Tels sont en résumé les travaux de ces deux belles exploitations qui rapportent, dit-on, environ 20 000 Francs par mois de bénéfice net à partager entre trois  : c'est certainement fort beau et pourtant on remarque partout une misère et un délabrement bien fâcheux. Les fourneaux sont en mauvais état : les ateliers de chimie presque tous hors de service : les employés casernes dans de mauvaises huttes : il n'y a que le château qui soit réellement un peu passable. Nous avons dormi cette nuit dans une petite chambre à dessin, au bruit de la grande roue que fait mouvoir une chute d'eau, et tout près de l'orifice de la mine. Il m'a paru curieux d'observer quel était l'effet de la présence des mines dans cette partie reculée de la Bretagne. Au premier abord on croirait qu'il doit en résulter de grands avantages : on se tromperait. Si les travaux de la mine ont quelque effet, cet effet est fâcheux. D'abord il tue l'agriculture dans un rayon de quelques lieues : des familles entières trouvant à s'occuper à la mine abandonnent les travaux de la terre pour une occupation d'un gain plus sûr. C'est là aussi que l'on peut saisir une des nuances du caractère breton si éminemment coutumier et traditionnel : ils ont trouvé moyen de plier à leurs habitudes ce travail essentiellement civilisé ; d'abord ils se le transmettent de père en fils : le père travaille et pioche à quelques cents pieds plus bas le minerai que le fils divise et choisit dans l'atelier et que la femme lave un peu plus loin ; ensuite ce métier ils l'exercent seuls : c'est en breton que se donnent les ordres, en breton qu'on commande l'amalgamation pour la séparation de l'argent ; ils ont conservé leur individualité au milieu des pompes aspirantes et des fourneaux à réverbères, et s^on les rencontre le soir par les chemins la lampe dans une main, la lampe signe de leur servage, de l'autre ils ont toujours le pen-bas, emblème de la vieille indépendance celtique. Une petite fille nous a offert un petit morceau de minerai pour avoir quelques sous : elle ne savait pas le français et nous l'a présenté sans rien dire : déjà l'instinct du gain qui naît avec les Bretons : c'est pourtant une triste destinée que celle de ces mineurs, avec cette vie souterraine, sans cesse exposés à ne plus ressortir de ce puits où ils entrent tous les jours. Il paraît du reste que les accidents sont fort rares : le gaz n'y produit jamais d'explosions.
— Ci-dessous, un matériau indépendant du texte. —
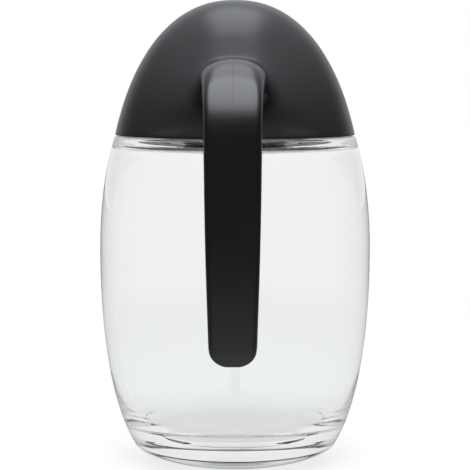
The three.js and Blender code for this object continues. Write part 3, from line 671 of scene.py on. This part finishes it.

J'ai donc tout vu, tout vu excepté Saint-Darbot, mais enfin il n'y a pas moyen, et nous partons. Nous revenons en cabriolet cette fois je vais à pied du Huelgoat au Squiriou à travers la forêt : c'est comme partout auprès du Huelgoat : une suite de sites plus merveilleux l'un que l'autre une belle forêt, une vraie forêt de haute futaie et non de ces méchants taillis qui prennent ce noble nom, s'étend sur tout ce pays du Squiriou à Huelgoat, et je ne saurais trouver une plus belle voie pour quitter tant de belles choses. J'aurais bien voulu aller rendre visite et faire mes adieux à M. Juncker, mais quoi qu'on ait pu dire et faire, M. Boieldieu, tout en disant qu'il avait fort envie de le voir, n'y a jamais voulu venir. J'ai parcouru de nouveau toute cette route d'Arrés et j'ai encore une fois joui de la beauté de ces montagnes si pittoresques et si sauvages. Oh ! je pense avec bien des soupirs de regret à mon excursion de Pleyben, la Feuillée, Saint-Darbot, Chateauneuf et Carhaix, manquée et sans que ce soit de ma faute : libre et seul il n'y a que cela pour voyager. J'ai remarqué surtout dans ma route une chaîne assez rapprochée qui se découpe sur l'horizon en rochers bleuâtres : il est impossible de rien imaginer de plus suave et de plus sévère à la fois. Arrivé le soir à Morlaix j'ai passé une insignifiante soirée qui préludait à une insignifiante journée.